• _DATA FOR THIS TASK_:
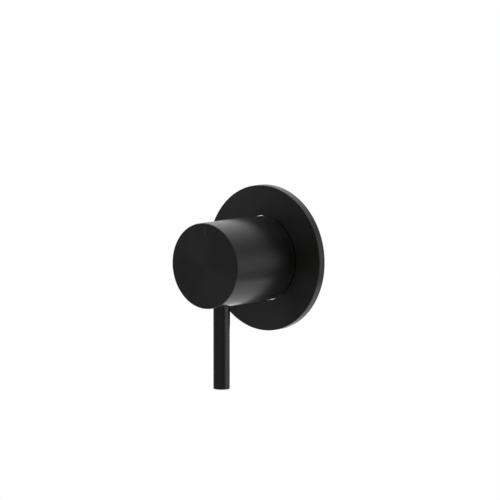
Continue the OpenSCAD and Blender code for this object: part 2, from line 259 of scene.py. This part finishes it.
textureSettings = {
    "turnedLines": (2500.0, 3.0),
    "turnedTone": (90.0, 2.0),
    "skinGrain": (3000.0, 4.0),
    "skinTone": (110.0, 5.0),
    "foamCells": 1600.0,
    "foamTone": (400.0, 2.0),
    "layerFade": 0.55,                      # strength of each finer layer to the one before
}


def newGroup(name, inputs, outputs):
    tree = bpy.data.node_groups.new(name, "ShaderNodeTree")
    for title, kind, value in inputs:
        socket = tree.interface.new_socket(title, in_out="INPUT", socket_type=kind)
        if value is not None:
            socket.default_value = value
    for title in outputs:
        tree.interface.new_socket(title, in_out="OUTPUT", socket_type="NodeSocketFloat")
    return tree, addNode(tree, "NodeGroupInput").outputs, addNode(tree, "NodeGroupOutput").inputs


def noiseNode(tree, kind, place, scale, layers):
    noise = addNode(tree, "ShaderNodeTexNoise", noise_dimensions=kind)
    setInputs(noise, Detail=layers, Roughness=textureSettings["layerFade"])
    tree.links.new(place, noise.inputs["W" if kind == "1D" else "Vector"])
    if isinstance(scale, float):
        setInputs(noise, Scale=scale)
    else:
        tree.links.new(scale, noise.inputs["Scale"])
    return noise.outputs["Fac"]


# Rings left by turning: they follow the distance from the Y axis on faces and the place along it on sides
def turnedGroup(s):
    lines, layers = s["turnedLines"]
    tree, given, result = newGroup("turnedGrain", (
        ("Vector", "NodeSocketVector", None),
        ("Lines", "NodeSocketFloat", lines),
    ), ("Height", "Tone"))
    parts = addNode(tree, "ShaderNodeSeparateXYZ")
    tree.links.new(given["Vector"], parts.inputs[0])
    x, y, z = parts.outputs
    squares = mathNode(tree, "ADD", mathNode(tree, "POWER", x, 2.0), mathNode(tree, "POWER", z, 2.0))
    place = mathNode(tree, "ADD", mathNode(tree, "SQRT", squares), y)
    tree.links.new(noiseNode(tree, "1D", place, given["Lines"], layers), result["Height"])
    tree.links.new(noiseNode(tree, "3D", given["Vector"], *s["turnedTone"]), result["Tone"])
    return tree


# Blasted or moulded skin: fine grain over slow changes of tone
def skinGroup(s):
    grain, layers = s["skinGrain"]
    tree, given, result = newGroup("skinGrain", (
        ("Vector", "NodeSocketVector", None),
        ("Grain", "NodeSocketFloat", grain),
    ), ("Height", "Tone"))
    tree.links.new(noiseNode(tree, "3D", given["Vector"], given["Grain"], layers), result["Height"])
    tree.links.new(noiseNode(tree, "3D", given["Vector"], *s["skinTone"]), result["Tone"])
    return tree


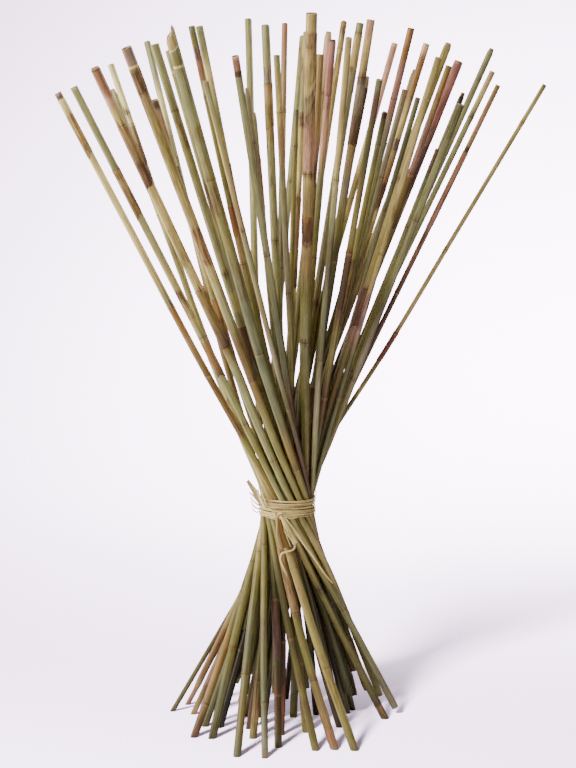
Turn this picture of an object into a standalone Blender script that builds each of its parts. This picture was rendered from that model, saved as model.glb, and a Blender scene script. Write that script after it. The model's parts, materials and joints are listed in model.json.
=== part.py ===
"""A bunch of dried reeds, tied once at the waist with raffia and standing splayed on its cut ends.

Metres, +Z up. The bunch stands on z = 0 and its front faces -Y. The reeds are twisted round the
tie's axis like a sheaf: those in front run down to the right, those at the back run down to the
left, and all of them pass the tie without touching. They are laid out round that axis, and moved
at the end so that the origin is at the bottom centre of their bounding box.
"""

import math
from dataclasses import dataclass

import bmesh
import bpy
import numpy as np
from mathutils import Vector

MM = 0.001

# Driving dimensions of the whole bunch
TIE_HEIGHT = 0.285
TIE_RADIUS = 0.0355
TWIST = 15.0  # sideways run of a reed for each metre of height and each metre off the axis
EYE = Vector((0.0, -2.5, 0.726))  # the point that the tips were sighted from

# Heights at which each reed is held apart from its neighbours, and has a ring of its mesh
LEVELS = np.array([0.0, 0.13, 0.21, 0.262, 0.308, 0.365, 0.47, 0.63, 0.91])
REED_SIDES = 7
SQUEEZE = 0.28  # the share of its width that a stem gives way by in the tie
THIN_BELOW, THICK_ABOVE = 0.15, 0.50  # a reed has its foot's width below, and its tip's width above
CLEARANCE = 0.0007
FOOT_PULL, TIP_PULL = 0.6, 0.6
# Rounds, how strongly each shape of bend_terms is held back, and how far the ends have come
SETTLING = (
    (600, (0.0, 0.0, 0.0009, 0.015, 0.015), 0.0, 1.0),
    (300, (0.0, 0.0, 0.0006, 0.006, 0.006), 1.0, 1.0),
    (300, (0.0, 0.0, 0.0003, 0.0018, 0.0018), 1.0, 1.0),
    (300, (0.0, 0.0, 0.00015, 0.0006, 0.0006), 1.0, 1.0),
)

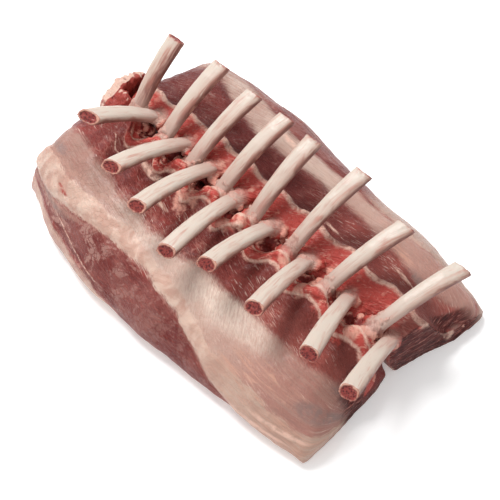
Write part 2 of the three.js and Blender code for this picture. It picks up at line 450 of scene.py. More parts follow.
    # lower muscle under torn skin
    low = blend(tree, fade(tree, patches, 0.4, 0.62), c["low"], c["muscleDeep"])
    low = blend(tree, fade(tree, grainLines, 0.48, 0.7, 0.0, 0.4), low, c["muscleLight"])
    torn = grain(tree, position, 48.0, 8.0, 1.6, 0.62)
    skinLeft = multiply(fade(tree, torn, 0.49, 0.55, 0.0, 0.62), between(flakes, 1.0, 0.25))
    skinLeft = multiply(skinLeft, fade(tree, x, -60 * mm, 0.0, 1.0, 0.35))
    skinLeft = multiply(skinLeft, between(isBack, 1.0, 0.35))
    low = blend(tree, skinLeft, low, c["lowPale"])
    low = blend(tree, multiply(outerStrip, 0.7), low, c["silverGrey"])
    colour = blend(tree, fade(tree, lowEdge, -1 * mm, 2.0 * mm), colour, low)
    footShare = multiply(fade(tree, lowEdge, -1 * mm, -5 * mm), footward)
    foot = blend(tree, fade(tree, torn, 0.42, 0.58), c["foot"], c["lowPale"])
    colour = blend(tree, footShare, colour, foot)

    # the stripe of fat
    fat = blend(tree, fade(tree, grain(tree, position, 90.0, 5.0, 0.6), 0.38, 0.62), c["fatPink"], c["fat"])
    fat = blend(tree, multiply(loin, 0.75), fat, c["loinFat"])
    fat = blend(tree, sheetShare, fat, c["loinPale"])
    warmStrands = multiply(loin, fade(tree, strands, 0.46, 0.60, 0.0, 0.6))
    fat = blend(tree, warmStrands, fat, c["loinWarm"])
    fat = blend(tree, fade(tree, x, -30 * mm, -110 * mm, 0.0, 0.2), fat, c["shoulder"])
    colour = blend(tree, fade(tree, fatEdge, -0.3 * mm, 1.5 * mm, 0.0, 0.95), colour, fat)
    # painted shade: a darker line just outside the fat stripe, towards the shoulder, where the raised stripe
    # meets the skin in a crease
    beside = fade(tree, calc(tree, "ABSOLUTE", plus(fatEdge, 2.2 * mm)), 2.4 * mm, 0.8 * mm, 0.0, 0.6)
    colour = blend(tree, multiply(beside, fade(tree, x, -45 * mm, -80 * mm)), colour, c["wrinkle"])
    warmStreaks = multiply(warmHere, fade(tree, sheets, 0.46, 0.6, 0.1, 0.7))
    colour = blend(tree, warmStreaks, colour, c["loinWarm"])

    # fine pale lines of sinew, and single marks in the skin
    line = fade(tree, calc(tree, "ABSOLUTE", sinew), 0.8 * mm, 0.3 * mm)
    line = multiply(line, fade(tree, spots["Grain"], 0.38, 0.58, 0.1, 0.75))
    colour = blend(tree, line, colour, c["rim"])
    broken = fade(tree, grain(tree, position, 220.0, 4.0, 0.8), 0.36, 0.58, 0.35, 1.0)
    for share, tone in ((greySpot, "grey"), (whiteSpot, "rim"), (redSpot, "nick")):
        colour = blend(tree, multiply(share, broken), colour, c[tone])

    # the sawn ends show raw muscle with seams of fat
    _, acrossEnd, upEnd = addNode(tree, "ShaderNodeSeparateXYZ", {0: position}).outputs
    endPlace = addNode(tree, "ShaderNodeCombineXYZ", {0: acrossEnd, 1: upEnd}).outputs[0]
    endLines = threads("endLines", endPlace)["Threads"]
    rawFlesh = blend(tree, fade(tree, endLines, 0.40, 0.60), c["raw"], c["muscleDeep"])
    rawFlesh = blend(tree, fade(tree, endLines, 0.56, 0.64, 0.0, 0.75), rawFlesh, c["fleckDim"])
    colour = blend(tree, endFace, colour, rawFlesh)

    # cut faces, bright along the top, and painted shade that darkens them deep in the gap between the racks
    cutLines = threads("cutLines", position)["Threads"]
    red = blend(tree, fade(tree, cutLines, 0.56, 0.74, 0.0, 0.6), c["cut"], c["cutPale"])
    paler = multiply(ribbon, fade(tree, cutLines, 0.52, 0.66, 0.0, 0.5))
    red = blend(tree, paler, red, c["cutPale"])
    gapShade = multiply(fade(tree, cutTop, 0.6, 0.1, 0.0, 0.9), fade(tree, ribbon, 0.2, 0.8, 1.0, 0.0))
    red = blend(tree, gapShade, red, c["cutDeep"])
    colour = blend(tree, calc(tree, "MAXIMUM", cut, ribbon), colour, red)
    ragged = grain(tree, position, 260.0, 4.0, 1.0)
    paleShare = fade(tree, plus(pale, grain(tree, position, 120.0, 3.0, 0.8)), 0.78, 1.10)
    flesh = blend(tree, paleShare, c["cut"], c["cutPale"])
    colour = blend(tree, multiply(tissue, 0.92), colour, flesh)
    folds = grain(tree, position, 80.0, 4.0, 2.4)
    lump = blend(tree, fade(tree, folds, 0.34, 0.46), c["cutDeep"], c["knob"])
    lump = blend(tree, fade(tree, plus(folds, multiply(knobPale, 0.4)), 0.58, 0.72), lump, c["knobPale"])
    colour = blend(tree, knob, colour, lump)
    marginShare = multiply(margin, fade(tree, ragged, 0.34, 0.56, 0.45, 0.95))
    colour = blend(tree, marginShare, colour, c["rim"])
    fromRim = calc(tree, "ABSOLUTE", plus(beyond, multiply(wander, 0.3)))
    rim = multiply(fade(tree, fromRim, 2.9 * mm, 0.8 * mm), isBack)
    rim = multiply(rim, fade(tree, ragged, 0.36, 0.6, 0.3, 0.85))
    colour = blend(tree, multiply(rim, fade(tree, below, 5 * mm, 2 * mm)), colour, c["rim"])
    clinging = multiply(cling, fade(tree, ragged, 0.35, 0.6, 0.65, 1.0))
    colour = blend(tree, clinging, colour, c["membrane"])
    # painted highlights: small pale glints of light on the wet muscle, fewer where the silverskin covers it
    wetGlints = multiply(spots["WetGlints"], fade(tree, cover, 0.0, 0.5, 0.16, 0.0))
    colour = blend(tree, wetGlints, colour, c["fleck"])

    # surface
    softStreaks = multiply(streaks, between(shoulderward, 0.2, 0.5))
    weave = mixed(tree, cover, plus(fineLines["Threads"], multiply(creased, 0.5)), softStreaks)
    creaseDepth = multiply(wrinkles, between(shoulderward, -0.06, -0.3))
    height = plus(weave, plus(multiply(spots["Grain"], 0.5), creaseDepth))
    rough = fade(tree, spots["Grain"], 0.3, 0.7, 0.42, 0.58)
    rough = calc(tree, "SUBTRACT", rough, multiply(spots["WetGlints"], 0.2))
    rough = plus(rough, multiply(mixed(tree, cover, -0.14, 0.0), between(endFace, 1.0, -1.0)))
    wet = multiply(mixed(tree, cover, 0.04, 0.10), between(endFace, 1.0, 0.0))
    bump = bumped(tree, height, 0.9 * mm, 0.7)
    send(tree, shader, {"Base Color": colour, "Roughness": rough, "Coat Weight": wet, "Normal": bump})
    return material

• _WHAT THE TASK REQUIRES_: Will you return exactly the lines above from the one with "Turn this picture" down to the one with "EYE = Vector((0.0, -2.5, 0.726))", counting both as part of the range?

• _RESPONSE TO THE TASK_:
Turn this picture of an object into a standalone Blender script that builds each of its parts. This picture was rendered from that model, saved as model.glb, and a Blender scene script. Write that script after it. The model's parts, materials and joints are listed in model.json.
=== part.py ===
"""A bunch of dried reeds, tied once at the waist with raffia and standing splayed on its cut ends.

Metres, +Z up. The bunch stands on z = 0 and its front faces -Y. The reeds are twisted round the
tie's axis like a sheaf: those in front run down to the right, those at the back run down to the
left, and all of them pass the tie without touching. They are laid out round that axis, and moved
at the end so that the origin is at the bottom centre of their bounding box.
"""

import math
from dataclasses import dataclass

import bmesh
import bpy
import numpy as np
from mathutils import Vector

MM = 0.001

# Driving dimensions of the whole bunch
TIE_HEIGHT = 0.285
TIE_RADIUS = 0.0355
TWIST = 15.0  # sideways run of a reed for each metre of height and each metre off the axis
EYE = Vector((0.0, -2.5, 0.726))  # the point that the tips were sighted from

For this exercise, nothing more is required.